Discours du pape François
Chers frères et soeurs,
Bonjour,
Je partage aujourd’hui la commémoration de l’histoire de l’encyclique Pacem in terris, promulguée par le bienheureux Jean XXIII le 11 avril 1963. La Providence a voulu que cette rencontre advienne peu après l’annonce de sa canonisation. Je salue tous, en particulier le cardinal Turkson, en le remerciant pour les paroles qu’il m’a adressées en votre nom.
Les plus âgés parmi nous se rappellent bien l’époque de l’encyclique Pacem in Terris. C’était le sommet de ce que l’on appelait la « guerre froide ». A la fin de 1962, l’humanité s’était trouvée au bord d’un conflit atomique mondial, et le pape avait élevé un appel à la paix dramatique et affligé, en s’adressant à tous ceux qui avaient la responsabilité du pouvoir ; il disait : «Examinons notre conscience, en écoutant le cri angoissé qui de tous les coins de la terre, des enfants innocents aux plus âgés, des personnes aux communautés, monte vers le ciel : Paix, paix !» (Radio-message, 25 octobre 1962). C’était un cri vers les hommes, mais c’était aussi une supplication adressée au Ciel. Le dialogue qui a alors commencé péniblement entre les grands blocs opposés a conduit, durant le pontificat d’un autre bienheureux, Jean-Paul II, au dépassement de cette phase et à l’ouverture d’espaces de liberté et de dialogue. Les semences de paix semées par Jean XXIII ont porté des fruits. Et pourtant, bien que des murs et des barrières soient tombés, le monde continue à avoir besoin de paix et l’appel de Pacem in terris reste fortement actuel.
1. Mais quel est le fondement de la construction de lapaix? Pacem in terris veut le rappeler à tous : il consiste dans l’origine divine de l’homme, de la société et de l’autorité même, qui engage les individus, les familles, les groupes sociaux variés et les États à vivre des rapports de justice et de solidarité. Il revient à tous les hommes de construire la paix, à l’exemple de Jésus-Christ, à travers deux voies : promouvoir et pratiquer la justice, avec vérité et amour; contribuer, chacun selon ses possibilités, au développement humain intégral, selon la logique de la solidarité.

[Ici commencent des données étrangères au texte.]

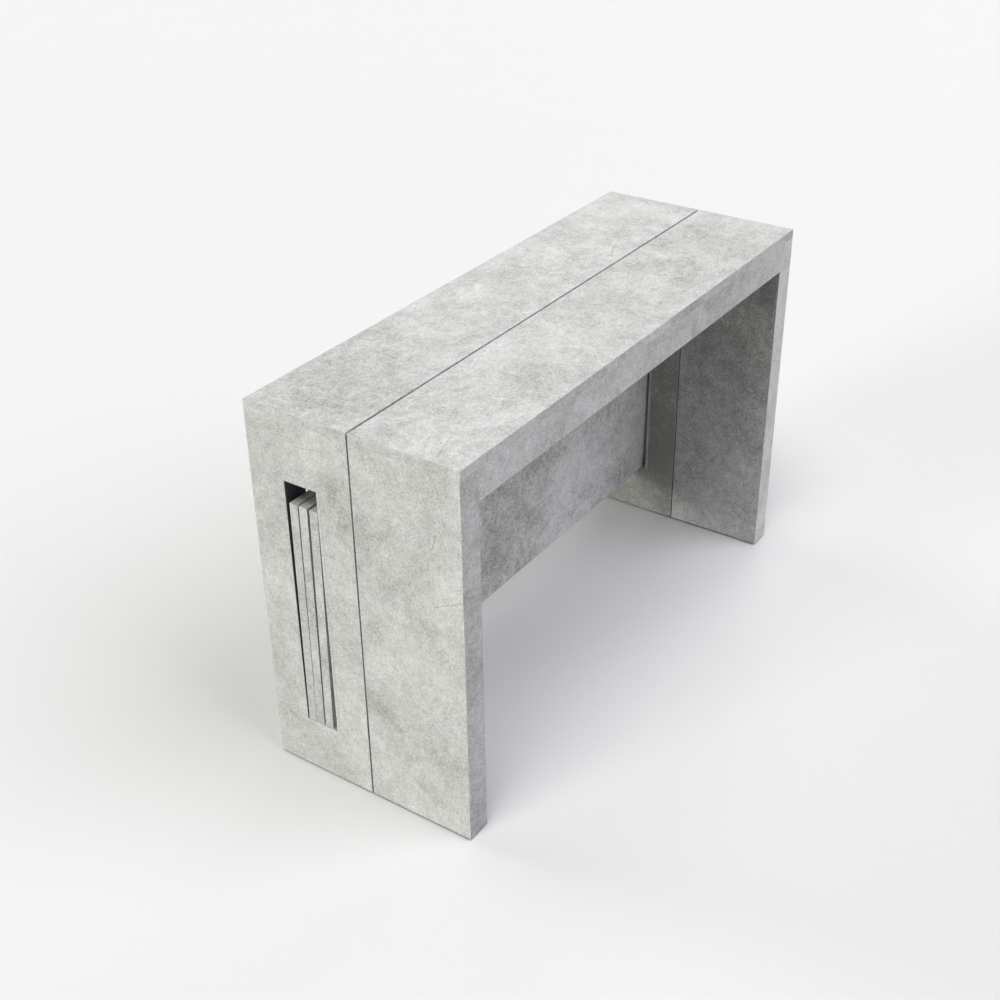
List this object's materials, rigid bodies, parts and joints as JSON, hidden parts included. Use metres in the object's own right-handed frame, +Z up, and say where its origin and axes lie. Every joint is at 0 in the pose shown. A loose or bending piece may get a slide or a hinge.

En regardant la réalité actuelle, je me demande si nous avons compris cette leçon de Pacem in terris. Je me demande si les mots « justice » et « solidarité » sont seulement dans notre dictionnaire ou si tous agissent pour qu’ils deviennent réalité. L’encyclique du bienheureux Jean XXIII nous rappelle clairement qu’il ne peut pas y avoir de vraie paix ni d’harmonie si nous ne travaillons pas pour une société plus juste et solidaire, si nous ne dépassons pas nos égoïsmes, nos individualismes, nos intérêts de groupe, et cela à tous les niveaux.
2. Poursuivons. Quelles conséquences est-ce que cela a de rappeler l’origine divine de l’homme, de la société et même de l’autorité ? Pacem in terris indique une conséquence de base: la valeur de la personne, la dignité de tout être humain, à promouvoir, respecter et toujours protéger. Et ce ne sont pas seulement les principaux droits civils et politiques qui doivent être garantis – affirme le bienheureux Jean XXIII – mais on doit aussi offrir à chacun la possibilité d’accéder effectivement aux moyens essentiels de subsistance, la nourriture, l’eau, le logement, les soins de santé, l’instruction, et la possibilité de former et soutenir une famille. Ce sont les objectifs qui ont une priorité inéluctable dans l’action nationale et internationale et qui en mesurent la bonté. D’eux dépend une paix durable pour tous. Et il est important aussi qu’il y ait aussi de la place pour la riche gamme d’associations et de corps intermédiaires qui, dans la logique de la subsidiarité et dans l’esprit de la solidarité, poursuivent ces objectifs. Certes, l’encyclique affirme des objectifs et des éléments qui sont désormais acquis dans notre façon de penser, mais il reste à se demander : existent-ils vraiment dans la réalité ? Cinquante ans après, sont-ils vérifiés dans le développement de nos sociétés ?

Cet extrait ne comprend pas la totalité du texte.